You define the column order in the template, and the column names on the lines follow exactly what you have set up. This means the way you work with each variant, and what you see on the lines, depends entirely on the master data import template you use per variant.

How item templates and item variant templates differ

An item template and an item variant template use the same underlying logic, but they treat the primary key differently.

For the item template, the item number is the primary key, and the first column reflects that.

For the item variant template, the first two columns are the primary key: item number and variant code. Both are locked. You then add your master data columns, such as color, size, and length, after those locked columns.

Adding more parameters when you need them

Because a template supports up to 15 parameters, you have plenty of room to expand. If you decide that material should also be a dimension, you add it as the next column in the template.

From that point, when you create matrices, the material parameter shows up automatically alongside your other dimensions. You can keep defining as many dimensions as you want for each template.

Q&A

What does the style template on the item card control?

It controls whether the matrix view is created, how sales and purchase lines are built, how the item is handled on order documents, and what you see when you look up the inventory level on the item.

How many parameters can a style template have?

You can set up to 15 parameters on a single template. Each parameter becomes a column, and you add new ones, such as material, as the next column.

What is the difference between an item template and an item variant template?
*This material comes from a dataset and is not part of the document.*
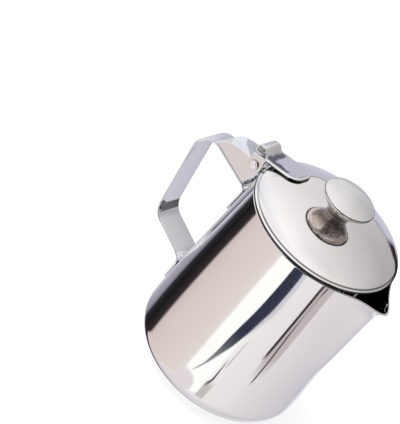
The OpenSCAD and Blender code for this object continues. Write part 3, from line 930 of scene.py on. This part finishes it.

Both use the same logic, but the primary key differs. On an item template, the item number is the primary key. On an item variant template, the first two columns, item number and variant code, are the locked primary key, and you add your master data columns after them.

How do you add a new dimension like material to a template?

You add material as the next column in the template. When you create matrices afterward, the material parameter appears automatically alongside the other dimensions.

Where do the column names in the matrix come from?

The column names follow the template you set up. The master data import template you use per variant defines how you work with the variants and what you see on the lines.